The lines to return are those from the one containing "Continue the Blender" down to the one containing "return near + (far - near) * along", inclusive; return them exactly and nothing else.

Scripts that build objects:
• • •

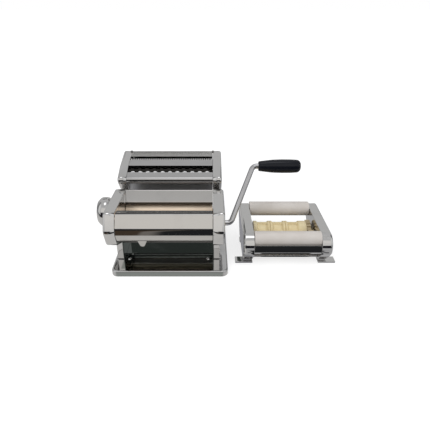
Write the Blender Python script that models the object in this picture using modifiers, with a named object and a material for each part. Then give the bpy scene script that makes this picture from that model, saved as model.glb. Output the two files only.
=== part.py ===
"""A hand-cranked pasta machine with its cutter head, crank and a ravioli attachment that stands beside it.

Metres, +Z up. The machine's own frame has x = 0 midway between its side frames, y = 0 just behind the
base's front edge and z = 0 on the table. One empty carries the whole set, so that the origin is the
middle of its footprint.
"""

import math

import bmesh
import bpy
from mathutils import Matrix, Vector


def beyond(start, angle, *lengths):
    """The place at the sum of some lengths from a start, at an angle from +Y towards +Z."""
    length = sum(lengths)
    return start[0] + length * math.cos(angle), start[1] + length * math.sin(angle)


# Clearances and cuts
GAP = 0.0003
PLAY = 0.0004
OVERRUN = 0.003
MERGE = 0.00001

# Widths of the machine, from its middle outwards
CLEAR_WIDTH = 0.150
FRAME_SHEET = 0.0025
SIDE_DEPTH = 0.018
COVER_SHEET = 0.0012
SHELL_WALL = 0.0014
RIM_ROUND = 0.0055

# Base
BASE_WIDTH = 0.191
BASE_FRONT_Y = -0.009
BASE_REAR_Y = 0.166
BASE_TOP = 0.011
BASE_SKIRT_BOTTOM = 0.0012
BASE_OFFSET_X = 0.004
BASE_SHEET = 0.0015
BASE_CORNER_ROUND = 0.011
BASE_EDGE_ROUND = 0.003
FOOT_RADIUS = 0.009
FOOT_INSET = 0.018

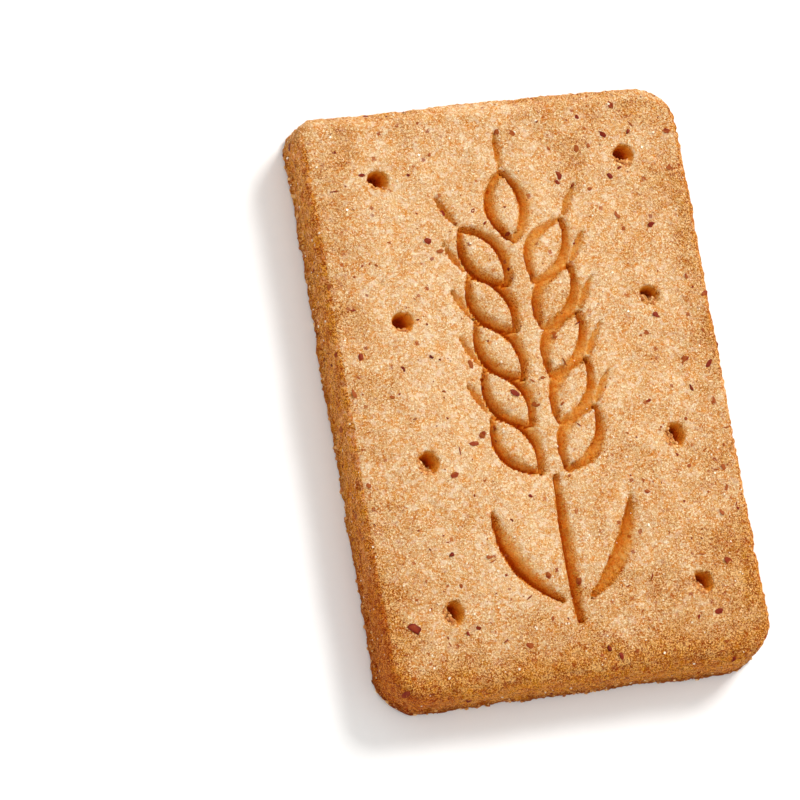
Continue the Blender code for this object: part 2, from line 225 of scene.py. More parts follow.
# The scorched near corner, and the painted shadow along the bottom edge of the walls.
SCORCH_ALONG = (-8 * MM, -24 * MM)
SCORCH_ACROSS = (-12 * MM, -18 * MM)
SOLE_SHADOW_TOP = (0.50 * MM, 1.70 * MM)
SOLE_SHADOW_SHARE = 0.25
SOLE_SHADOW_NEAR_STRETCH = (-27 * MM, -31 * MM)

# Form of the baked body.


def smooth_step(low, high, value):
    share = np.clip((value - low) / (high - low), 0.0, 1.0)
    return share * share * (3 - 2 * share)


def corner_radius(x, y):
    """Radius of the nearest corner, passing smoothly from one to the next."""
    near_left, near_right, far_right, far_left = CORNER_RADII
    across = np.clip(x / WIDTH + 0.5, 0, 1)
    along = np.clip(y / LENGTH + 0.5, 0, 1)
    near = near_left + (near_right - near_left) * across
    far = far_left + (far_right - far_left) * across
    return near + (far - near) * along


def rounded_plan(x, y, half_x, half_y, radius):
    """Moves points of a rectangle into the same rectangle with rounded corners. Also gives
    how far the outline there faces along Y: 0 on the long sides, 1 on the ends."""
    a = np.maximum(np.abs(x) - (half_x - radius), 0.0) / radius
    b = np.maximum(np.abs(y) - (half_y - radius), 0.0) / radius
    facing_x = a * np.sqrt(np.maximum(1 - b * b / 2, 0))
    facing_y = b * np.sqrt(np.maximum(1 - a * a / 2, 0))
    corner = (a > 0) & (b > 0)
    bent_x = np.sign(x) * (half_x - radius * (1 - facing_x))
    bent_y = np.sign(y) * (half_y - radius * (1 - facing_y))
    end_share = facing_y**2 / np.maximum(facing_x**2 + facing_y**2, 1e-9)
    return np.where(corner, bent_x, x), np.where(corner, bent_y, y), end_share


def crown(x, y):
    """Share of the crown's rise; it eases out at the edge, so that no crease runs round it."""
    across = 1 - np.clip(x / FACE_HALF_X, -1, 1) ** 4
    along = 1 - np.clip(y / FACE_HALF_Y, -1, 1) ** 4
    return (across * along) ** CROWN_EASE


def noise_at(points, size, shift):
    """Smooth noise from -1 to 1 whose lumps are about that size."""
    move = Vector((shift, -shift, 0.5 * shift))
    return np.array([noise.noise(Vector(point) / size + move) for point in points])


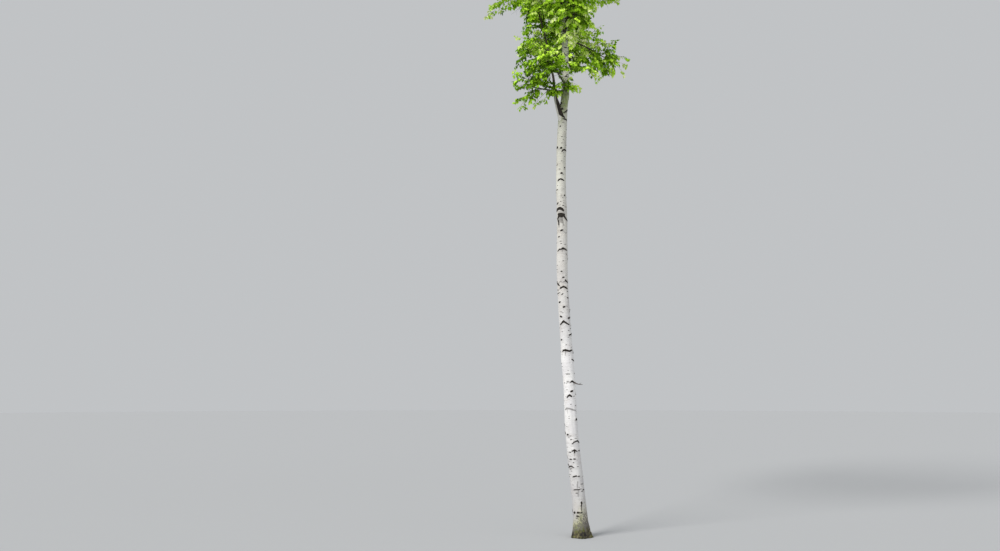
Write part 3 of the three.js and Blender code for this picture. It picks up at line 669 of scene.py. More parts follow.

• • •

▸ **The reply**
Continue the Blender code for this object: part 2, from line 225 of scene.py. More parts follow.
# The scorched near corner, and the painted shadow along the bottom edge of the walls.
SCORCH_ALONG = (-8 * MM, -24 * MM)
SCORCH_ACROSS = (-12 * MM, -18 * MM)
SOLE_SHADOW_TOP = (0.50 * MM, 1.70 * MM)
SOLE_SHADOW_SHARE = 0.25
SOLE_SHADOW_NEAR_STRETCH = (-27 * MM, -31 * MM)

# Form of the baked body.


def smooth_step(low, high, value):
    share = np.clip((value - low) / (high - low), 0.0, 1.0)
    return share * share * (3 - 2 * share)


def corner_radius(x, y):
    """Radius of the nearest corner, passing smoothly from one to the next."""
    near_left, near_right, far_right, far_left = CORNER_RADII
    across = np.clip(x / WIDTH + 0.5, 0, 1)
    along = np.clip(y / LENGTH + 0.5, 0, 1)
    near = near_left + (near_right - near_left) * across
    far = far_left + (far_right - far_left) * across
    return near + (far - near) * along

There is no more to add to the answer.